Jeff Ortel wrote, On 02/25/2010 11:05 AM:
> When evolving the caching, I left the intermediate caching in place so
> that when a top level object needed to be rebuilt, it could potentially
> be done with some cached content rather then downloading all of it. The
> intent was that if the wsdl Definitions object graph expired in the
> cache, some/most of the raw xml files could be read from cache. That
> said, in cases where wsdls are written as a web of many wsdl fragments
> which are imported into each other and the top wsdl, this approach can
> be costly. Most wsdls are written with a sane usage of import. Anyway,
> this needs to be optimized in 0.4.
>
> Now, as for your circular wsdl import issue. I took great care in
> handling these cases in the XSD package (for schemas). Import/Include
> scenarios can be extremely complex. Especially when taking namespaces
> into account and reference resolution. I can apply the same load/merge
> algorithm to the wsdl loading but it will take some effort. The reason,
> the wsdl loading is simple in suds is that wsdl import should be linear.

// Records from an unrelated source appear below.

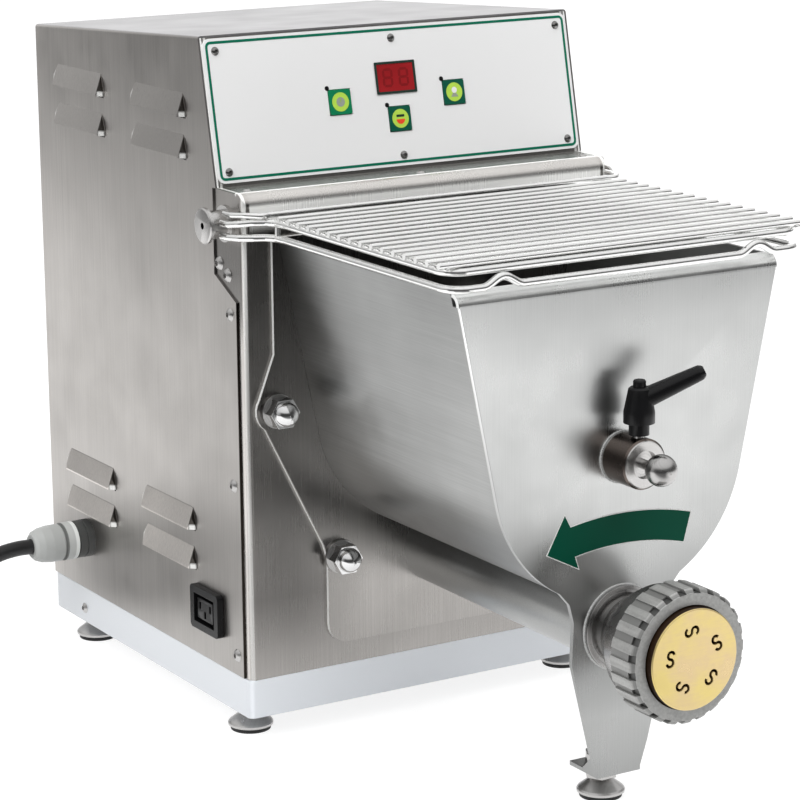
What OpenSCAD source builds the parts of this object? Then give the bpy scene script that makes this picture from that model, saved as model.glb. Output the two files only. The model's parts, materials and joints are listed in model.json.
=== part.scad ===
// Electric pasta maker: a steel drive cabinet on a white tray, a mixing trough bolted to
// its front, an extrusion barrel with a screwed die, and a hinged wire lid.
// Origin: on the floor under the middle of the machine. X to the right, Y to the back.
// Inside the modules X is from the middle, Y from the cabinet's front wall (forward is
// negative) and Z from the underside of the tray; module machine() puts that on the floor.

/* [Cabinet] */
// Width across the side panels
cab_w = 262; // [240:1:300]
// Depth from the front wall to the back
cab_d = 278; // [262:1:320]
// Height of the white tray under the cabinet
tray_h = 24.3; // [20:0.1:32]
// Wall of the tray
tray_t = 2; // [1.5:0.1:3]
// Corner radius of the tray
tray_corner_r = 4; // [1:0.5:8]
// Height of the ledge over the front wall
ledge_z = 321.8; // [315:0.1:340]
// Depth of the ledge in front of the control panel
ledge_d = 30; // [28:0.5:36]
// Length of the control panel up its slope
panel_len = 89.8; // [86:0.1:100]
// Backward lean of the control panel, degrees
panel_tilt = 11.9; // [8:0.1:15]
// Fall of the roof from front to back
roof_fall = 13; // [5:1:20]
// Sheet metal thickness
sheet_t = 1.2; // [1:0.1:2]
// Bend radius of the front wall's upright corners
wall_bend_r = 4; // [3:0.5:8]
// Bend radius between front wall and ledge
ledge_bend_r = 8; // [4:0.5:10]
// Depth of the front wall's side returns
return_d = 44; // [42:1:50]
// Bend radius along the roof's two long edges
roof_bend_r = 2; // [1.5:0.5:3]
// Setback of the cover's front edge from the front wall
cover_setback = 7; // [4:0.5:8]
// Depth of the hinge notch in the cover
notch_d = 34; // [32:0.5:40]
// Height where the notch's upright edge ends
notch_knee_z = 270; // [266:0.5:274]
// Height where the notch meets the cover's front edge
notch_low_z = 256.5; // [250:0.5:262]

/* [Louvres] */
// Length of one louvre
louvre_len = 72; // [60:1:76]
// Height of one louvre
louvre_h = 14; // [10:0.5:15]
// Stand-out of a louvre from the side panel
louvre_proud = 4.5; // [3:0.5:5.5]
// Distance from the front wall to the first louvre column
louvre_front = 65; // [60:1:68]
// Distance between the two louvre columns
louvre_step = 112; // [100:1:112]
// Height of the top row of the upper pair
louvre_high_z = 367; // [360:0.5:372]
// Height of the top row of the lower pair
louvre_low_z = 111; // [108:0.5:140]
// Distance between the two rows of a pair
louvre_row_gap = 25; // [22:0.5:28]

/* [Trough] */
// Height of the kneader axis over the tray's underside
kneader_z = 190; // [188:0.5:194]
// Distance from the kneader axis down to the auger axis
shaft_gap = 99.5; // [98:0.5:101]
// Outer radius of the trough's round bottom
bowl_r = 84; // [82:0.5:85]
// Outward lean of the trough's sides, degrees
bowl_lean = 11.8; // [8:0.1:13]
// Wall of the trough
trough_t = 2; // [1.5:0.1:2.5]
// Height of the trough's rim
rim_z = 293; // [288:0.5:294]
// Distance from the front wall to the face of the front plate
trough_reach = 200; // [190:1:210]
// Thickness of the rear flange
flange_t = 3; // [2:0.5:4]
// Thickness of the front plate
plate_t = 3; // [2:0.5:4]
// Radius of the rolled top edge of the front plate
lip_r = 8; // [6:0.5:10]
// Height of the bolt pair beside the kneader
upper_bolt_z = 190.9; // [188:0.1:195]
// Half the distance between those bolts
upper_bolt_x = 110.5; // [109:0.5:112]
// Height of the bolt pair beside the auger
lower_bolt_z = 94.5; // [90:0.5:98]
// Half the distance between those bolts
lower_bolt_x = 68.7; // [66:0.1:72]

/* [Extruder] */
// Outer radius of the barrel under the trough
barrel_r = 22.6; // [22:0.1:24]
// Bore radius of the barrel
bore_r = 17.5; // [16.5:0.1:18]
// Running gap between the auger's flight and the bore
auger_play = 0.6; // [0.4:0.1:1]
// Radius of the auger's core
core_r = 8; // [6:0.5:9]
// Pitch of the auger's flight
auger_pitch = 30; // [24:1:36]
// Outer radius of the threaded head
head_r = 33.5; // [32:0.1:34]
// Distance from the front plate to the head's front face
head_len = 58; // [56:0.5:60]
// Radius of the brass die's face
die_r = 29; // [27:0.1:30]
// Stand-out of the die's face from the ring nut
die_proud = 4.8; // [2:0.1:6]
// Outer radius of the ring nut over its teeth
nut_r = 38.7; // [37.5:0.1:42]
// Length of the ring nut
nut_len = 21.5; // [20:0.5:26]
// Number of teeth round the ring nut
nut_teeth = 24; // [12:1:30]
// Depth of the gaps between those teeth
tooth_depth = 1.2; // [0.8:0.1:1.6]
// Extra depth of the pocket at the front end of each gap
pocket_depth = 1.3; // [0.5:0.1:1.4]

/* [Boss and clamp] */
// Radius of the front bearing boss
boss_r = 14.5; // [13:0.5:17]
// Length of the boss
boss_len = 22.5; // [18:0.5:24]
// Radius of the sliding pin that carries the kneader's front end
pin_r = 6; // [5:0.1:6.5]
// Radius of the chrome ball on the pin
ball_r = 9; // [7:0.5:11]
// Distance from the front plate to the ball's centre
ball_reach = 37; // [34:0.5:42]
// Length of the clamping lever from its axis to its tip
lever_len = 39.5; // [30:0.1:45]
// Rise of the lever's arm, degrees
lever_rise = 25; // [15:1:30]
// Rest angle of the lever's arm towards the front, degrees
lever_turn = 30; // [10:1:60]

/* [Lid] */
// Number of cross wires
grid_wires = 16; // [10:1:16]
// Distance between cross wires
grid_pitch = 11.6; // [11:0.1:12]
// Diameter of the cross wires
grid_d = 3.5; // [3:0.1:4]
// Diameter of the two frame wires
frame_d = 4.5; // [4:0.1:4.6]
// Half the width of the wire frame
frame_half = 117; // [115:0.5:118]
// Overhang of the cross wires past the frame wires
grid_overhang = 5.5; // [3:0.5:7]
// Height of the hinge axis
hinge_z = 302; // [301:0.5:303]
// Distance from the front wall back to the hinge axis
hinge_y = 21; // [20:0.5:22]
// Radius of the hinge hubs
hub_r = 8.5; // [8:0.1:9]

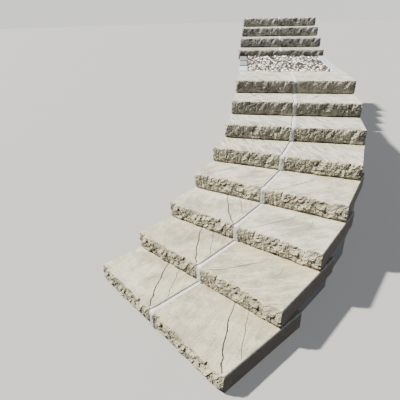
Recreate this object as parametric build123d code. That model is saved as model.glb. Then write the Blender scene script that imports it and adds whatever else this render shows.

> Except for sadistic pleasure, I can't think of a valid reason to have
> mutual imports in wsdls. I don't mean to imply that your problem isn't
> valid ;) Or, that I don't intend to help. Just giving some background.
>
> I guess what I'm saying is that mutual imports in wsdls is an edge case
> that I am glad to address but has not been a priority. It will require
> (as you pointed out) a significant overhaul of the way wsdls are loaded
> & merged. if done properly, I think the caching will not interfere.
>
> I'll have to see if I can scope this for 0.4. I'll need access to a good
> test case like yours. Sorry that I don't know off the top of my head: Do
> you have a ticket on this? I see ticket #255. This related to you?
>
>
>
> On 02/25/2010 08:00 AM, Rod Montgomery wrote:
>> Suds is caching each WSDL file at least twice, in file reader.py:
>>
>> Class DocumentReader caches the raw sax.parse tree
>>
>> Class DefinitionsReader caches the class Definitions (from file
>> wsdl.py) data structure.
>>
>> If there are imports among WSDL files, even more copies get cached.
>>
>> For example, A imports B imports C -- then the cache will contain
>>
>> raw sax.parse for C
>>
>> Definitions for C
>>
>> raw sax.parse for B
>>
>> Definitions for B with C imported and resolved
>>
>> raw sax.parse for A
>>
>> Definitions for A with B and C imported and resolved
>>
>> If I eliminate the caching of the Definitions below the top level, so
>> that only the raw sax.parse trees get cached, what will
>> break?
>>
>> The reason I want to do this is to simplify the code, to make it
>> easier to modify it to handle WSDL files that have circular
>> importing relationships, such as A imports B and B imports A.
>>
>> Assuming none of the WSDL files changes, the most important thing to
>> cache is the Definitions structure for the top-level
>> WSDL files. That is what the Client class needs to create a new Client
>> instance for a particular service.
>>
>> The only time caching the Definitions structures for WSDL files below
>> top level improves performance is when the same
>> lower-level WSDL file gets imported by several top-level WSDL files.
>>
>> If one of the WSDL files changes, you really need to invalidate the
>> whole cache anyway, or you'll risk using stale copies of
>> Definitions structures for WSDL files that import the changed file.